In November 1995, four people ran a coordinated campaign under the label of CART (Citizens Association for Responsible Taxation) and won election to the Shakopee City Council. Jeff Henderson was elected mayor over Michael Beard, who had been a City Council member. Jane DuBois, Clete Link and Burl Zorn won seats on the City Council. They defeated Jon Brekke, who was appointed to the City Council and was seeking an elected term, and Councilor Joan Lynch, who was seeking re-election. The other seat went to fill Beard’s councilor position. Mayor Gary Laurent opted against seeking re-election.

The four won in what was clearly retribution against the decision by the City Council to build the Shakopee Community Center without a referendum.

Three months later, City Administrator Dennis Kraft resigned. City residents cleaned house at the polls on Election Day and Kraft felt the council did not have trust in him and began looking for a new job. (He was hired for a similar position by the city of Robbinsdale.) Though he was not asked to resign, Kraft noted he wasn’t asked to stay on either. By May, six months later, Acting City Administrator Barry Stock resigned, also not feeling welcomed by the new council members. (Stock is now the longtime city administrator for the city of Savage.)

And who was hired as Shakopee’s new city administrator following the Community Center fiasco? None other than Mark McNeill.

Now, 18 years later, McNeill is given the pink slip for not attaining the “vision” of Mayor Brad Tabke and Councilors Jay Whiting and Kathy Mocol, whose 3 to 2 council majority ended McNeill’s career here.
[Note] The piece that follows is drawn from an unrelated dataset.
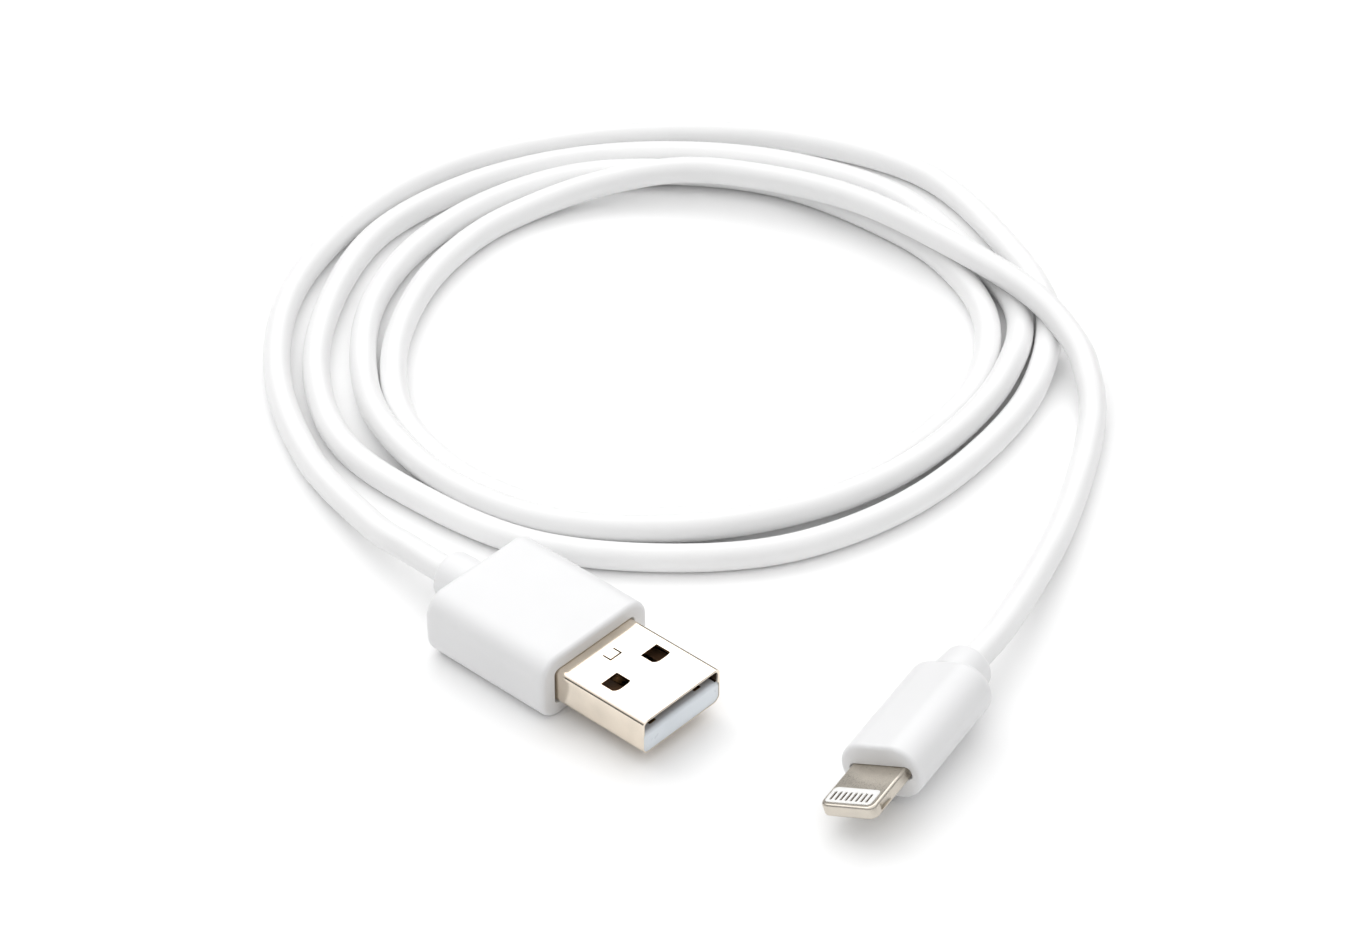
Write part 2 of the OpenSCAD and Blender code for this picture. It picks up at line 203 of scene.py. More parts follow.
def coordinate(mat, axis):
    """One of the object-space coordinates, in metres."""
    where = add(mat, "ShaderNodeTexCoord")
    split = add(mat, "ShaderNodeSeparateXYZ")
    link(mat, where.outputs["Object"], split.inputs["Vector"])
    return split.outputs[axis]


def inside(mat, axis, low, high):
    """1 where the object-space coordinate lies between low and high, and 0 elsewhere."""
    node = mat.node_tree.nodes.new("ShaderNodeMath")
    node.operation = "COMPARE"
    node.inputs[1].default_value = (low + high) / 2
    node.inputs[2].default_value = (high - low) / 2
    link(mat, coordinate(mat, axis), node.inputs[0])
    return node.outputs[0]


def both(mat, a, b):
    """1 where a and b are both 1, and 0 elsewhere."""
    node = mat.node_tree.nodes.new("ShaderNodeMath")
    node.operation = "MULTIPLY"
    link(mat, a, node.inputs[0])
    link(mat, b, node.inputs[1])
    return node.outputs[0]


def mix(mat, factor, socket, color):
    """The socket's colour where factor is 0, and color where it is 1."""
    node = mat.node_tree.nodes.new("ShaderNodeMix")
    node.data_type = "RGBA"
    link(mat, factor, node.inputs[0])
    link(mat, socket, node.inputs[6])
    node.inputs[7].default_value = (*color, 1)
    return node.outputs[2]


def shell_material():
    """Bright nickel outside, with the inside faces painted dark brown as shade."""
    mat = metal("shell_nickel", (0.86, 0.77, 0.655), 0.15, (30, 1, 30))
    shader = mat.node_tree.nodes["Principled BSDF"]
    bright = shader.inputs["Base Color"].links[0].from_socket
    skin = 0.9 * SHELL_WALL  # just short of the wall, so the inner faces are within it
    across = inside(mat, "X", SHELL_LOW[0] + skin, SHELL_HIGH[0] - skin)
    up = inside(mat, "Z", SHELL_LOW[2] + skin, SHELL_HIGH[2] - skin)
    along = inside(mat, "Y", SHELL_LOW[1] + skin, SHELL_HIGH[1])
    # Painted shade: the shell's inner faces are coloured dark brown where its inside lies in
    # shade.
    painted_shade_inside = both(mat, both(mat, across, up), along)
    link(mat, mix(mat, painted_shade_inside, bright, (0.16, 0.1, 0.06)), shader.inputs["Base Color"])
    return mat


# The painted shade on the tongue starts at the first of these distances and is full at the second.
PAINTED_SHADE_FROM, PAINTED_SHADE_FULL = 0.3 * MM, 2.5 * MM  # distances behind the tip of the shell


def tongue_material():
    """White at the mouth of the shell, with painted shade darkening it where it lies deep inside.
    """
    mat = white_plastic("tongue_white", (0.8, 0.85, 0.9), 0.32, 5000, 3e-6)
    shader = mat.node_tree.nodes["Principled BSDF"]
    unshaded_white = shader.inputs["Base Color"].links[0].from_socket
    depth = add(mat, "ShaderNodeMapRange")
    depth.inputs["From Min"].default_value = SHELL_LOW[1] + PAINTED_SHADE_FROM
    depth.inputs["From Max"].default_value = SHELL_LOW[1] + PAINTED_SHADE_FULL
    link(mat, coordinate(mat, "Y"), depth.inputs["Value"])
    # Painted shade: dark brown towards the back of the tongue, where it lies in shade inside the
    # shell.
    link(mat, mix(mat, depth.outputs["Result"], unshaded_white, (0.2, 0.11, 0.06)),
         shader.inputs["Base Color"])
    return mat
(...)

His termination, interestingly, comes at the same time the City Council ordered a study on the possibility of upgrading city facilities, including the Community Center, at an estimated cost of more than $30 million. Scuttlebutt around town is that McNeill advised the mayor that making the improvements without a referendum vote would be ill-advised, not to mention political suicide. Mayor Tabke told the Valley News that McNeill’s firing was not connected to the Community Center, and we’ll take him at his word. But the irony is gripping.

Exactly why, then, was McNeill dismissed? Ostensibly, it had to do with “vision,” though no one is quite certain what that is, including the two councilors who voted against firing McNeill — Matt Lehman and Mike Luce.

Which brings up another irony: McNeill somehow survived a host of mayors during his 18 years with wildly divergent views and personalities. He was retained because he managed the city and its staff efficiently and professionally — staff that, behind the scenes, had as much or more to do with attracting developers here as any politician.

So now where are we? Hiring a new city administrator will (or should) takes months. The city will function with its day-to-day operations handled by the capable Kris Wilson as acting city administrator. Most likely, the city will consider the findings of its Community Center study without a permanent city administrator in place and without his or her advice.

We will also face hiring a person who needs to not only have the talents to administrator a staff for a city of 40,000, but someone with the right “vision.” Of course, there will be changes in the City Council in the days to come, and that “vision” will change. Chances are good that the city administrator hired to replace McNeill will change as well, since 18 years is a rarity in that profession.

Indeed, Mark McNeill was a rarity. He lasted 18 years in a politically volatile position in a city with divergent personalities elected to run city government. He did it by responding to the City Council’s wishes, offering input if asked, and running a taut ship.

A long list of well-known leaders in our community has made it clear that McNeill’s dismissal was a mistake. Shakopee is a well-run city, blossoming with an influx of new businesses that are the envy of every city in the state. Yet for some reason, McNeill got the ax. We join the many that were shocked by the dismissal.